The chemical composition of waters characterized by low Sr/Fe and Sr/Mn ratio values (<5 and <20, respectively) was assumed to represent products of the dissolution of Fe-Mn-rich sedimentary rocks and clays. The particular sources of Fe and Mn are probably Fe-Mn bog ores [59,60,61], weathering crusts of metamorphic silicate rocks like ferruginous quartzites (gespillites) containing hematite (Fe₂O₃) and magnetite (FeO·Fe₂O₃) or soils containing Fe-rich and Mn-rich clays [62].

The chemical composition of water samples characterized by high (>1) Ni/V ratio values was probably originated from the dissolution of sulfide-bearing silicate rocks (Figure 5a,b). The particular Ni sources are probably Ni-bearing sulfides [63], such as Ni-bearing pyrite (FeNiS₂) and petlandite ((Ni, Fe)₉S₈) [64].

The chemical composition of water samples characterized by high (>1) Mo/V ratio values could have originated from the dissolution of ore-bearing silicate rocks (Figure 6a,b). The particular Mo sources are probably Mo-bearing ferruginous quartzites as well as weathering crusts of quartzites [65].

The Fe bands in such ores are of hematite (Fe₂O₃) and magnetite (FeO·Fe₂O₃) whereas the major Fe minerals in the weathered crusts of quartzites are hoethite (FeOOH) and hydrohoetite (FeOOH·nH₂O). To date, the existence of waters characterized by high Mo/V ratio values in the western coast (near the Bolshoy Cheremshaniy cape) have already been reported [66].

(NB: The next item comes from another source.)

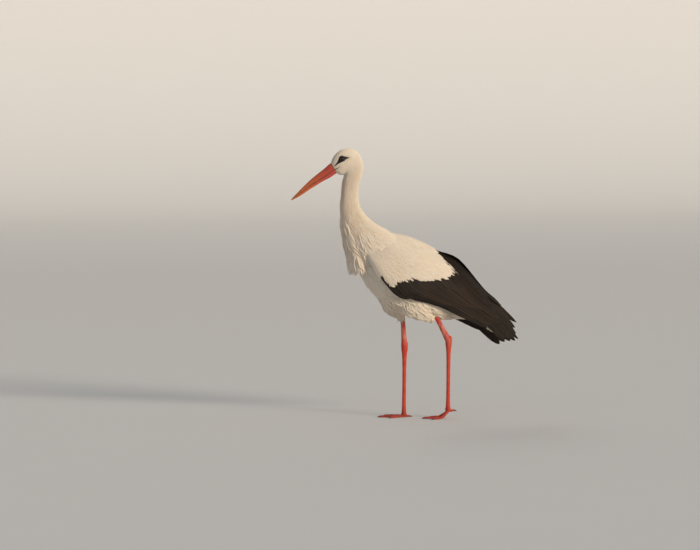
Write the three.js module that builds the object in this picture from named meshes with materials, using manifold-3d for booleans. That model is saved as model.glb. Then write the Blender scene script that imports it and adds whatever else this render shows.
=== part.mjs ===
// A white stork at life size, walking, in millimetres. +Z is up, the bird faces -X and its left side is
// towards -Y. The stations below are given in the bird's own frame, whose X and Z start under the breast
// on the floor. The finished group is moved so that its origin is the middle of its footprint.
import * as THREE from "three";
import { mergeVertices } from "three/addons/utils/BufferGeometryUtils.js";
import Module from "manifold-3d";

const wasm = await Module();
wasm.setup();

// ---------------------------------------------------------------- driving dimensions
const GAP = 0.3; // clearance between neighbouring pieces
const LEFT = -1; // sign of Y on the bird's left side
const RIGHT = 1;

const TARSUS = 226; // ankle to toe hub
const HUB_RADIUS = 9.4; // the joint that the toes spread from

const EYE = { x: -214, y: 16.5, z: 857, radius: 8.5 };
const HEAD_CUT = { through: [-207, 0, 792], normal: [-0.359, 0, 0.933] };
const NECK_CUT = { through: [-180, 0, 690], normal: [0, 0, 1] };
const SHOULDER_CUT = { through: [-219, 0, 612], normal: [-0.124, 0, 0.992] };

// The flesh from brow to rump, as cross-sections. Each one has its upper point, its lower point (x, z)
// and its half width. Around the throat the sections fan out, as the head turns down into the neck.
const FLESH = [
  { top: [-247, 846], bottom: [-228, 810], half: 14 },
  { top: [-241, 860], bottom: [-218, 805], half: 18.5 },
  { top: [-227, 877], bottom: [-209, 804], half: 23 },
  { top: [-208, 888], bottom: [-204, 804], half: 25.5 },
  { top: [-184, 891], bottom: [-202, 803], half: 27 },
  { top: [-163, 882], bottom: [-203, 801], half: 27 },
  { top: [-147, 859], bottom: [-204, 798], half: 26 },
  { top: [-140, 830], bottom: [-206, 794], half: 25 },
  { top: [-145, 804], bottom: [-209, 787], half: 25 },
  { top: [-155, 773], bottom: [-212, 768], half: 24.5 },
  { top: [-157, 740], bottom: [-214, 739], half: 25 },
  { top: [-153, 706], bottom: [-218, 707], half: 28 },
  { top: [-136, 675], bottom: [-217, 678], half: 34 },
  { top: [-104, 645], bottom: [-214, 644], half: 44 },
  { top: [-54, 616], bottom: [-205, 598], half: 60 },
  { top: [-7, 586], bottom: [-189, 545], half: 74 },
  { top: [32, 556], bottom: [-163, 498], half: 83 },
  { top: [68, 529], bottom: [-136, 452], half: 87 },
  { top: [101, 502], bottom: [-105, 411], half: 87 },
  { top: [131, 472], bottom: [-66, 376], half: 84 },
  { top: [158, 442], bottom: [-14, 350], half: 77 },
  { top: [181, 415], bottom: [44, 340], half: 66 },
  { top: [202, 392], bottom: [97, 332], half: 53 },
  { top: [222, 372], bottom: [146, 330], half: 40 },
  { top: [240, 353], bottom: [188, 328], half: 28 },
];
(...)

The enrichment of the water of the Selenga River with Mo could be due to the dissolution of primary Mo minerals like molybdenite (MoS₂), ferrimolybdite (Fe₂(MoO₄)₃·8H₂O), and povellite (CaMoO₄) contained in porphyry molybdenum deposits [67].

3.5. Source Apportionment of Main Ions

The results of the source apportionment of main ions showed that the ionic composition of waters in the Ongurionsky and Elantsinsky areas (Figure 7) as well as of water of the Selenga River was conditioned mostly by the dissolution of acid and intermediate silicate rocks (

Table 5. Average contributions of solute sources to ionic composition of water of western tributaties of Lake Baikal and Selenga River, %.

Area	Sulfide-Bearing Silicates	Silicates	Carbonates
Marituisky	46	52	2
Baikalsky	42	46	12
Listvyansky	58	22	20
Goloustnensky	20	33	47
Buguldeyisky	7	54	40
Yelantsinsky	9	82	9
Onguryonsky	8	75	17
Selenga Watershed	20	61	19

).

The water chemistry in the Buguldeisky and Goloustnensky areas was mostly conditioned by the weathering of carbonates. The highest contribution of sulfide-bearing silicate rocks to ionic composition of water was observed in the Marituisky, Baikalsky and Listviansky areas. However, in the Marituisky and Baikalsky areas, the second most important solute source was non-sulfide silicates whereas in the Listvyansky area, the contributions of non-sulfide silicates and carbonates were equal to each other. Another feature of the waters of the Listvyansky area was the high values of (Ca²⁺ + Mg²⁺)/K⁺ and SO₄²⁻/HCO₃⁻ ratios typical of gypsum dissolution products. Since gypsum was never found in this area, the high values of tracer ratios were probably due to influence of regional flow on the chemical composition of riverine waters [5]. Thus, the obtained data on solute source contributions to ionic composition of surface waters is in accordance with the data on water chemistry and watershed geology described in the previous section. It means that the values of source contributions may serve as the basis for local water classifications based on solutes origin.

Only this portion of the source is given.